Task brief: Could you output each line of the data that follows exactly?

Recorded information:
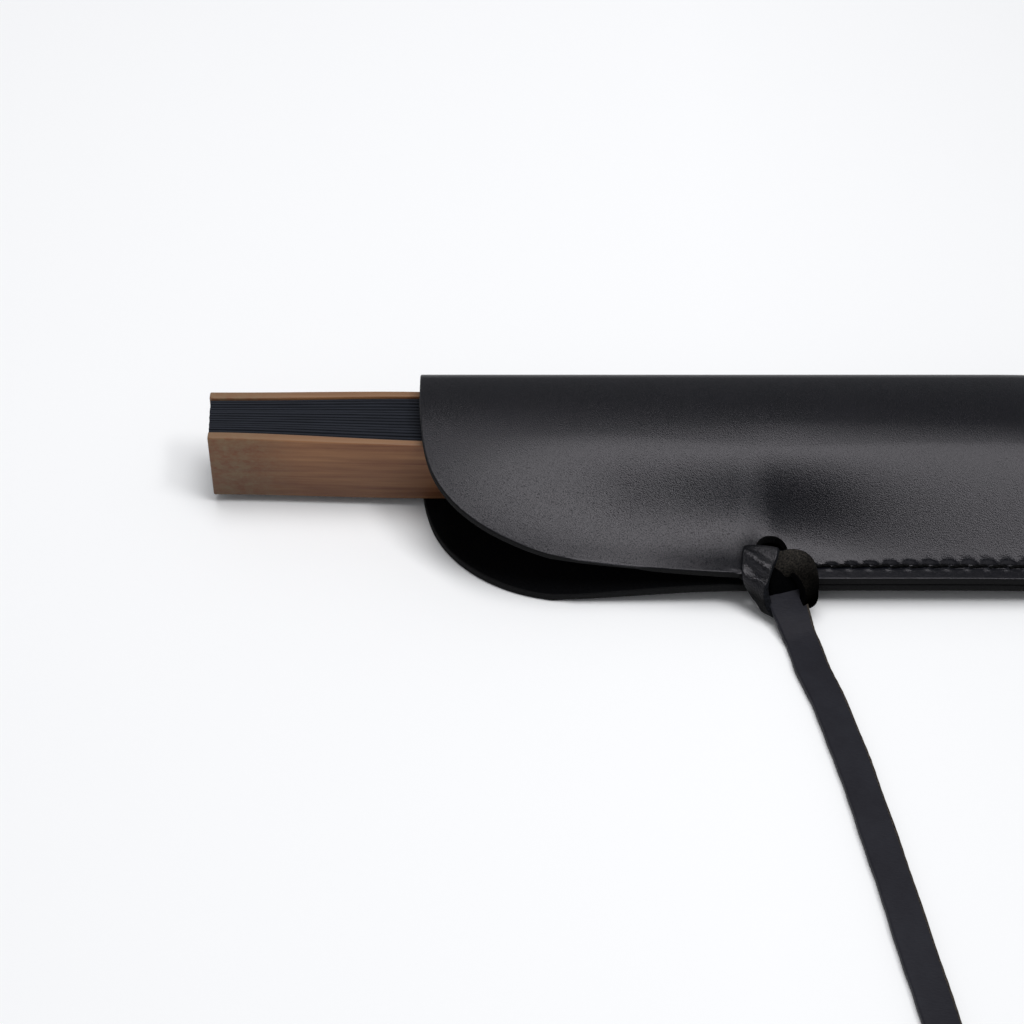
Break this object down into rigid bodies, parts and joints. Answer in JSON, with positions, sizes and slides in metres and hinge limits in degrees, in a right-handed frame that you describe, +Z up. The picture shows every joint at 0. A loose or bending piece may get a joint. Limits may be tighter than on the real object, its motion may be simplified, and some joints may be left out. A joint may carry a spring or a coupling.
{
  "type": "folding fan sleeve case",
  "caption": "Folded leather sleeve with rounded mouth corners, hand-stitched edge and knotted flat lace, holding a closed pleated folding fan that slides out of its open end.",
  "frame": {"origin": "on the table plane, under the middle of the box round the sleeve, fan and knot", "axes": "+X along the fan towards the sleeve's stitched end, +Y from the seam towards the folded back, +Z up from the table"},
  "size_m": [0.298, 0.2565, 0.0232],
  "materials": {
    "leather": "satin, fine grain",
    "thread": "waxed",
    "lace": "satin grain side, rough flesh side",
    "bamboo": "smoked, satin",
    "leaf_paper": "matt",
    "rivet": "polished"
  },
  "bodies": {
    "sleeve": {"sleeve": "leather", "seam_thread": "thread", "end_thread": "thread", "lace_knot": "lace", "lace_tail": "lace", "lace_coil": "lace"},
    "fan": {"front_guard": "bamboo", "rear_guard": "bamboo", "leaf": "leaf_paper", "rivet_pin": "rivet", "rivet_cap_front": "rivet", "rivet_cap_rear": "rivet", "rib_01": "bamboo", "rib_02": "bamboo", "rib_03": "bamboo", "rib_04": "bamboo", "rib_05": "bamboo", "rib_06": "bamboo", "rib_07": "bamboo", "rib_08": "bamboo", "rib_09": "bamboo", "rib_10": "bamboo", "rib_11": "bamboo", "rib_12": "bamboo", "rib_13": "bamboo", "rib_14": "bamboo", "rib_15": "bamboo"}
  },
  "joints": [
    {"name": "fan_slide", "type": "slide", "parent": "sleeve", "child": "fan", "axis": [1, 0, 0], "range_m": [-0.185, 0.045]}
  ]
}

Result for this exercise:
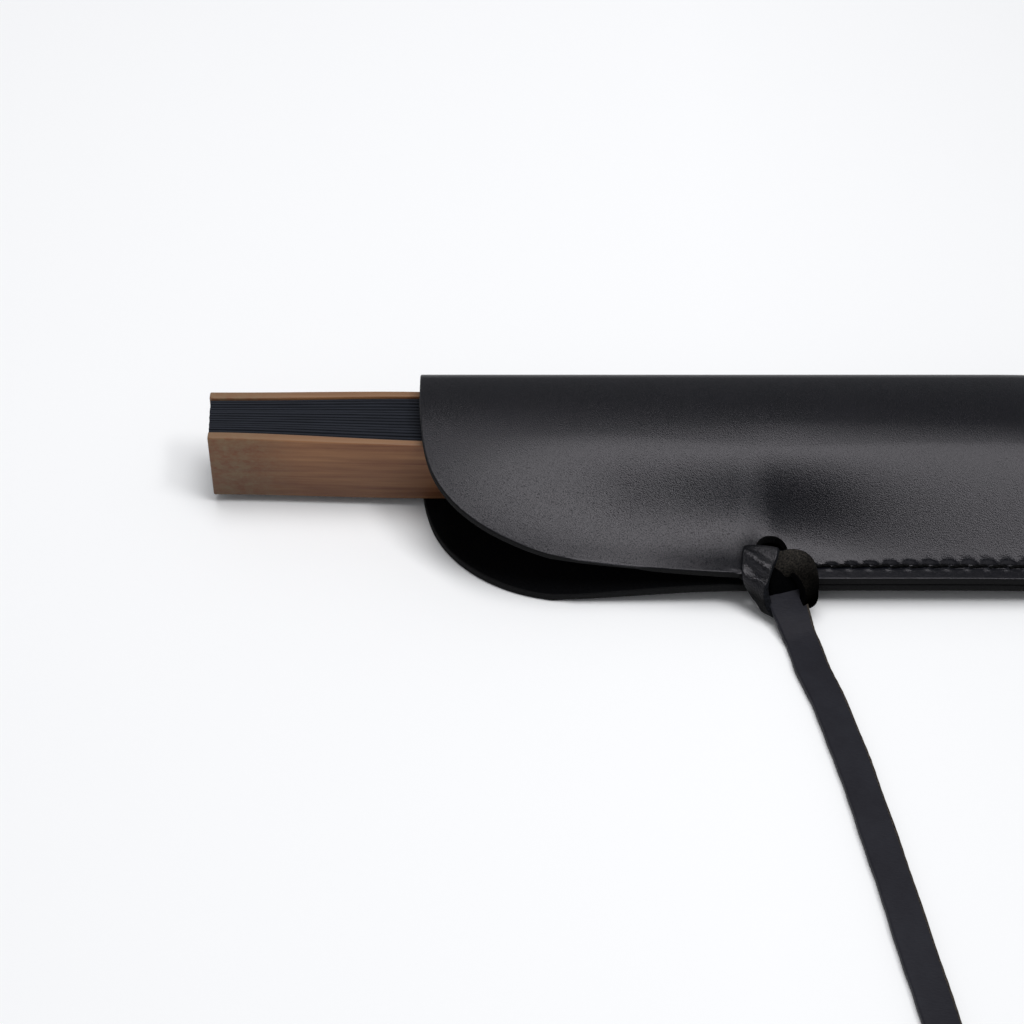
Break this object down into rigid bodies, parts and joints. Answer in JSON, with positions, sizes and slides in metres and hinge limits in degrees, in a right-handed frame that you describe, +Z up. The picture shows every joint at 0. A loose or bending piece may get a joint. Limits may be tighter than on the real object, its motion may be simplified, and some joints may be left out. A joint may carry a spring or a coupling.
{
  "type": "folding fan sleeve case",
  "caption": "Folded leather sleeve with rounded mouth corners, hand-stitched edge and knotted flat lace, holding a closed pleated folding fan that slides out of its open end.",
  "frame": {"origin": "on the table plane, under the middle of the box round the sleeve, fan and knot", "axes": "+X along the fan towards the sleeve's stitched end, +Y from the seam towards the folded back, +Z up from the table"},
  "size_m": [0.298, 0.2565, 0.0232],
  "materials": {
    "leather": "satin, fine grain",
    "thread": "waxed",
    "lace": "satin grain side, rough flesh side",
    "bamboo": "smoked, satin",
    "leaf_paper": "matt",
    "rivet": "polished"
  },
  "bodies": {
    "sleeve": {"sleeve": "leather", "seam_thread": "thread", "end_thread": "thread", "lace_knot": "lace", "lace_tail": "lace", "lace_coil": "lace"},
    "fan": {"front_guard": "bamboo", "rear_guard": "bamboo", "leaf": "leaf_paper", "rivet_pin": "rivet", "rivet_cap_front": "rivet", "rivet_cap_rear": "rivet", "rib_01": "bamboo", "rib_02": "bamboo", "rib_03": "bamboo", "rib_04": "bamboo", "rib_05": "bamboo", "rib_06": "bamboo", "rib_07": "bamboo", "rib_08": "bamboo", "rib_09": "bamboo", "rib_10": "bamboo", "rib_11": "bamboo", "rib_12": "bamboo", "rib_13": "bamboo", "rib_14": "bamboo", "rib_15": "bamboo"}
  },
  "joints": [
    {"name": "fan_slide", "type": "slide", "parent": "sleeve", "child": "fan", "axis": [1, 0, 0], "range_m": [-0.185, 0.045]}
  ]
}